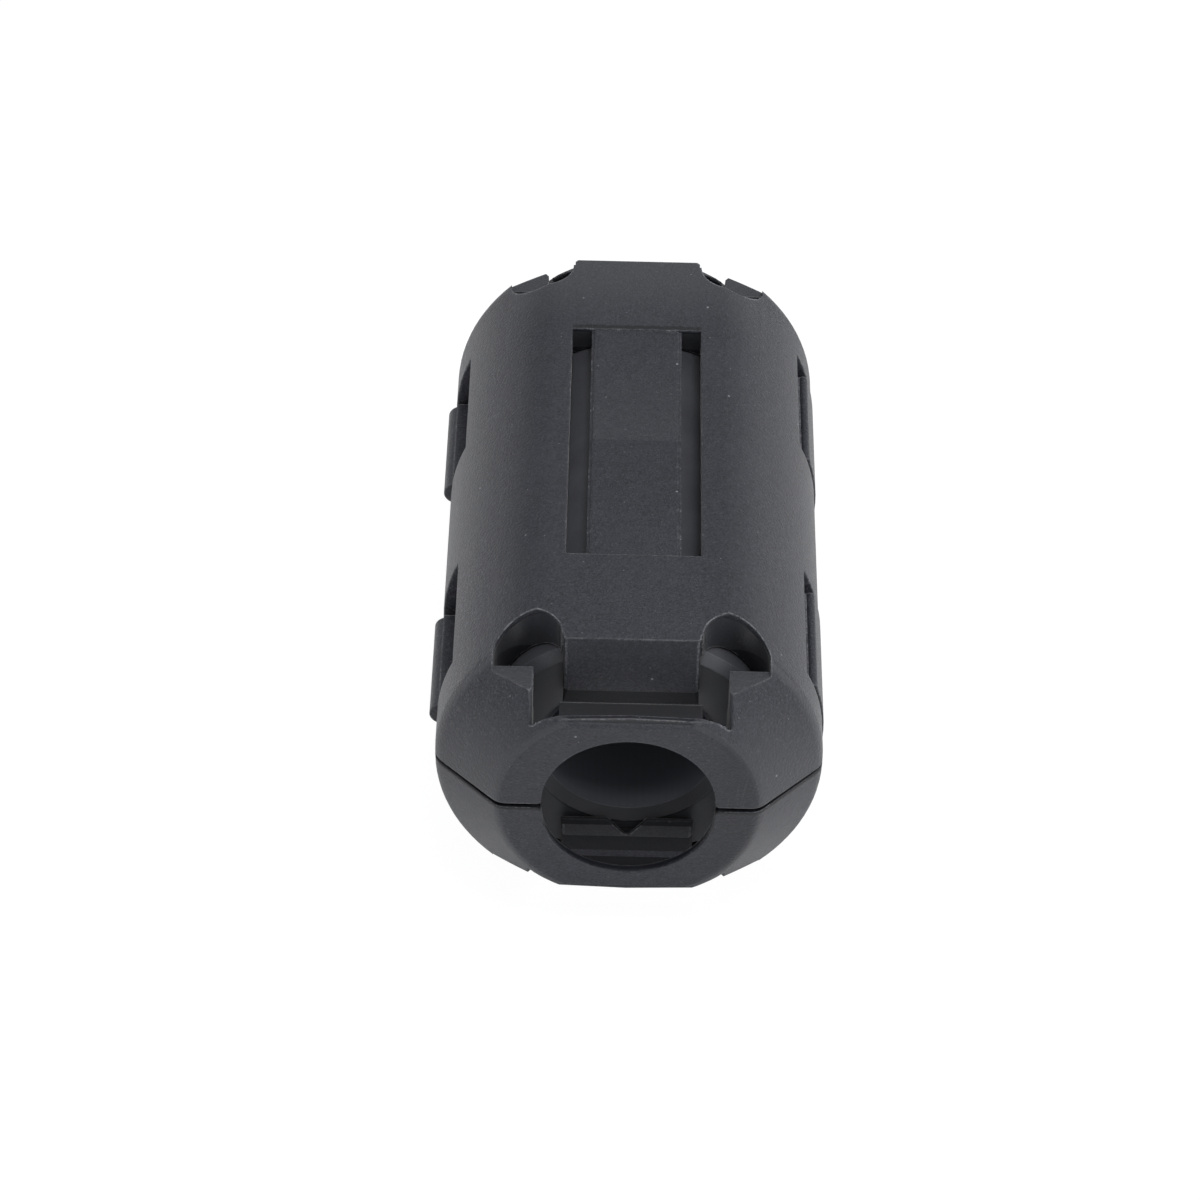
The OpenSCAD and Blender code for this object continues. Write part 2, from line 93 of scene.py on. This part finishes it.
class Finish:
    """A material, or the light of the world, while its nodes are put together."""

    def __init__(self, owner, last="ShaderNodeOutputMaterial", place="Object"):
        self.owner = owner
        self.owner.use_nodes = True
        self.tree = self.owner.node_tree
        self.tree.nodes.clear()
        self.last = self.tree.nodes.new(last)
        self.place = self.add("ShaderNodeTexCoord", output=place)

    def add(self, kind, settings=None, inputs=None, output=0):
        node = self.tree.nodes.new(kind)
        for setting, value in (settings or {}).items():
            setattr(node, setting, value)
        for socket, value in (inputs or {}).items():
            self.feed(node.inputs[socket], value)
        return Value(self, node.outputs[output])

    def feed(self, socket, value):
        if isinstance(value, Value):
            self.tree.links.new(value.socket, socket)
        else:
            socket.default_value = value

    def show(self, shader):
        self.feed(self.last.inputs["Surface"], shader)

    def surface(self, **inputs):
        """The finished skin, from its named inputs, such as base_color."""
        sockets = {}
        for name, value in inputs.items():
            sockets[name.replace("_", " ").title().replace("Ior", "IOR")] = value
        self.show(self.add("ShaderNodeBsdfPrincipled", None, sockets))

    def parts(self, vector):
        """The three parts of a vector."""
        node = self.tree.nodes.new("ShaderNodeSeparateXYZ")
        self.feed(node.inputs[0], vector)
        return [Value(self, socket) for socket in node.outputs]

    def dot(self, a, b):
        return self.add("ShaderNodeVectorMath", {"operation": "DOT_PRODUCT"}, {0: a, 1: b}, output="Value")

    def mix(self, factor, a, b, kind="RGBA"):
        first = {"RGBA": 6, "VECTOR": 4}[kind]
        return self.add("ShaderNodeMix", {"data_type": kind}, {0: factor, first: a, first + 1: b},
                        output={"RGBA": 2, "VECTOR": 1}[kind])

    def noise(self, size, detail=2.0, roughness=0.5, place=None):
        """Soft noise whose lumps are about size metres across."""
        return self.add("ShaderNodeTexNoise", None,
                        {"Vector": place or self.place, "Scale": 1 / size, "Detail": detail,
                         "Roughness": roughness})

    def strokes(self, stretch, turn=(0, 0, 0)):
        """Coordinates in which noise of size 1 is drawn out into strokes, stretch metres each way."""
        return self.add("ShaderNodeMapping", {"vector_type": "TEXTURE"},
                        {"Vector": self.place, "Rotation": turn, "Scale": stretch})

    def specks(self, spread, share, size):
        """Round specks, spread metres apart; only those drawn above share show. Size is a part of spread."""
        grid = {"Vector": self.place, "Scale": 1 / spread, "Randomness": 1.0}
        near = self.add("ShaderNodeTexVoronoi", {"feature": "F1"}, grid, output="Distance")
        kind = self.add("ShaderNodeTexVoronoi", {"feature": "F1"}, grid, output="Color")
        draw = self.add("ShaderNodeSeparateColor", None, {0: kind})
        return (draw > share) * (1 - near.ramp(size * 0.5, size))

    def rounded(self, radius, samples):
        """The normal, with every edge rounded off to radius."""
        return self.add("ShaderNodeBevel", {"samples": samples}, {"Radius": radius})

    def turn(self, rounded):
        """How far the rounded normal leans from the face: 0 on a flat, and more along an edge."""
        return 1 - self.dot(rounded, self.add("ShaderNodeNewGeometry", output="Normal"))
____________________
REQUEST:
Copy each line of the data exactly, leaving nothing out.

WRITTEN SOLUTION:
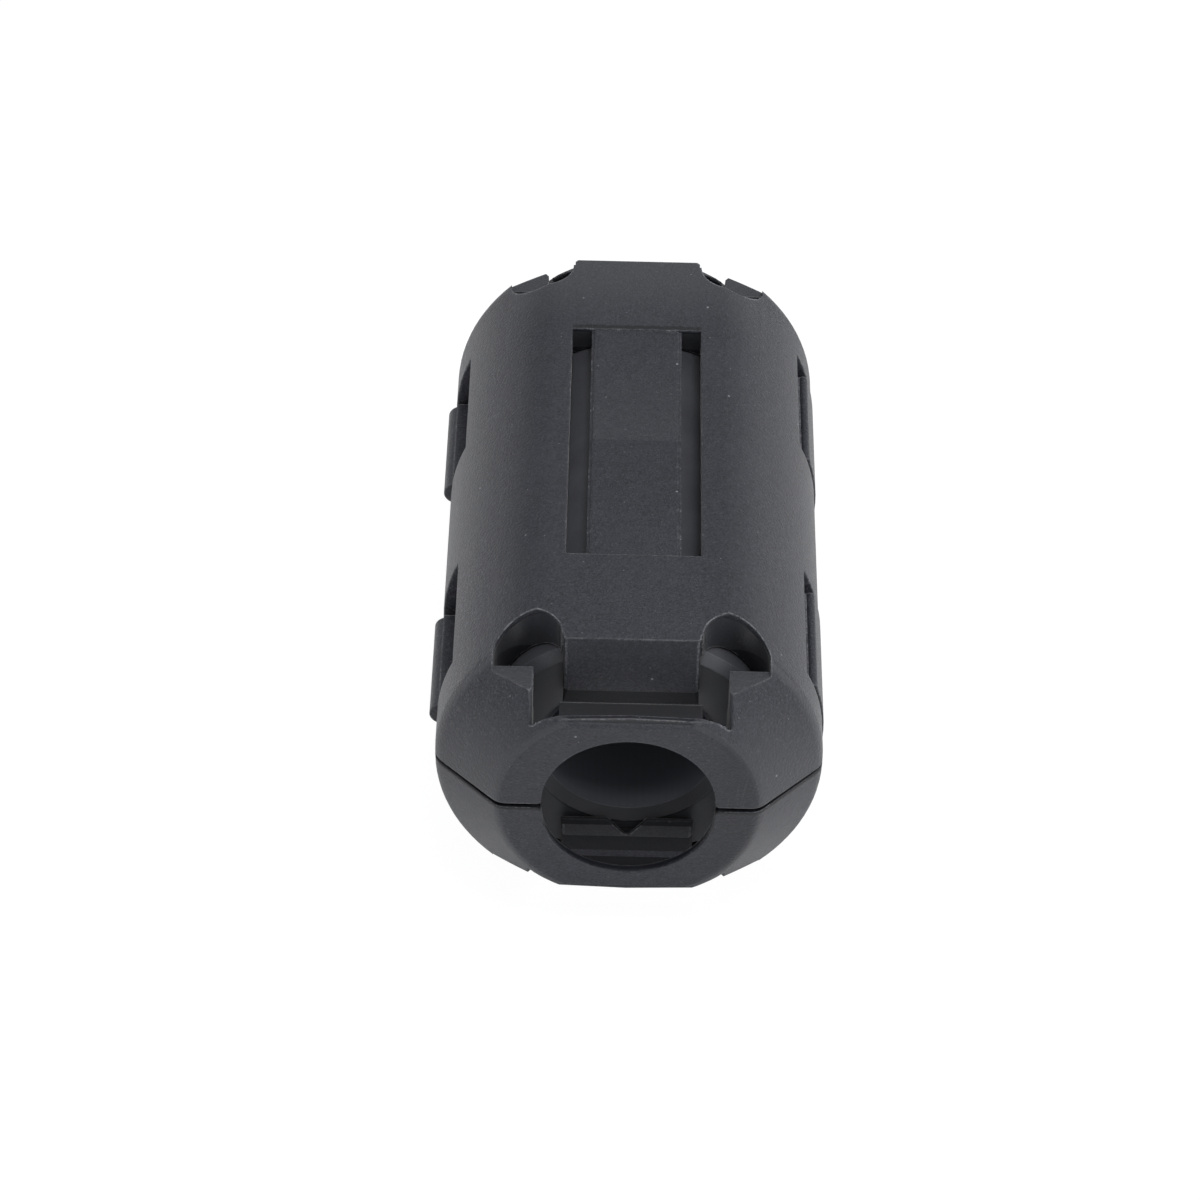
The OpenSCAD and Blender code for this object continues. Write part 2, from line 93 of scene.py on. This part finishes it.
class Finish:
    """A material, or the light of the world, while its nodes are put together."""

    def __init__(self, owner, last="ShaderNodeOutputMaterial", place="Object"):
        self.owner = owner
        self.owner.use_nodes = True
        self.tree = self.owner.node_tree
        self.tree.nodes.clear()
        self.last = self.tree.nodes.new(last)
        self.place = self.add("ShaderNodeTexCoord", output=place)

    def add(self, kind, settings=None, inputs=None, output=0):
        node = self.tree.nodes.new(kind)
        for setting, value in (settings or {}).items():
            setattr(node, setting, value)
        for socket, value in (inputs or {}).items():
            self.feed(node.inputs[socket], value)
        return Value(self, node.outputs[output])

    def feed(self, socket, value):
        if isinstance(value, Value):
            self.tree.links.new(value.socket, socket)
        else:
            socket.default_value = value

    def show(self, shader):
        self.feed(self.last.inputs["Surface"], shader)

    def surface(self, **inputs):
        """The finished skin, from its named inputs, such as base_color."""
        sockets = {}
        for name, value in inputs.items():
            sockets[name.replace("_", " ").title().replace("Ior", "IOR")] = value
        self.show(self.add("ShaderNodeBsdfPrincipled", None, sockets))

    def parts(self, vector):
        """The three parts of a vector."""
        node = self.tree.nodes.new("ShaderNodeSeparateXYZ")
        self.feed(node.inputs[0], vector)
        return [Value(self, socket) for socket in node.outputs]

    def dot(self, a, b):
        return self.add("ShaderNodeVectorMath", {"operation": "DOT_PRODUCT"}, {0: a, 1: b}, output="Value")

    def mix(self, factor, a, b, kind="RGBA"):
        first = {"RGBA": 6, "VECTOR": 4}[kind]
        return self.add("ShaderNodeMix", {"data_type": kind}, {0: factor, first: a, first + 1: b},
                        output={"RGBA": 2, "VECTOR": 1}[kind])

    def noise(self, size, detail=2.0, roughness=0.5, place=None):
        """Soft noise whose lumps are about size metres across."""
        return self.add("ShaderNodeTexNoise", None,
                        {"Vector": place or self.place, "Scale": 1 / size, "Detail": detail,
                         "Roughness": roughness})

    def strokes(self, stretch, turn=(0, 0, 0)):
        """Coordinates in which noise of size 1 is drawn out into strokes, stretch metres each way."""
        return self.add("ShaderNodeMapping", {"vector_type": "TEXTURE"},
                        {"Vector": self.place, "Rotation": turn, "Scale": stretch})

    def specks(self, spread, share, size):
        """Round specks, spread metres apart; only those drawn above share show. Size is a part of spread."""
        grid = {"Vector": self.place, "Scale": 1 / spread, "Randomness": 1.0}
        near = self.add("ShaderNodeTexVoronoi", {"feature": "F1"}, grid, output="Distance")
        kind = self.add("ShaderNodeTexVoronoi", {"feature": "F1"}, grid, output="Color")
        draw = self.add("ShaderNodeSeparateColor", None, {0: kind})
        return (draw > share) * (1 - near.ramp(size * 0.5, size))

    def rounded(self, radius, samples):
        """The normal, with every edge rounded off to radius."""
        return self.add("ShaderNodeBevel", {"samples": samples}, {"Radius": radius})

    def turn(self, rounded):
        """How far the rounded normal leans from the face: 0 on a flat, and more along an edge."""
        return 1 - self.dot(rounded, self.add("ShaderNodeNewGeometry", output="Normal"))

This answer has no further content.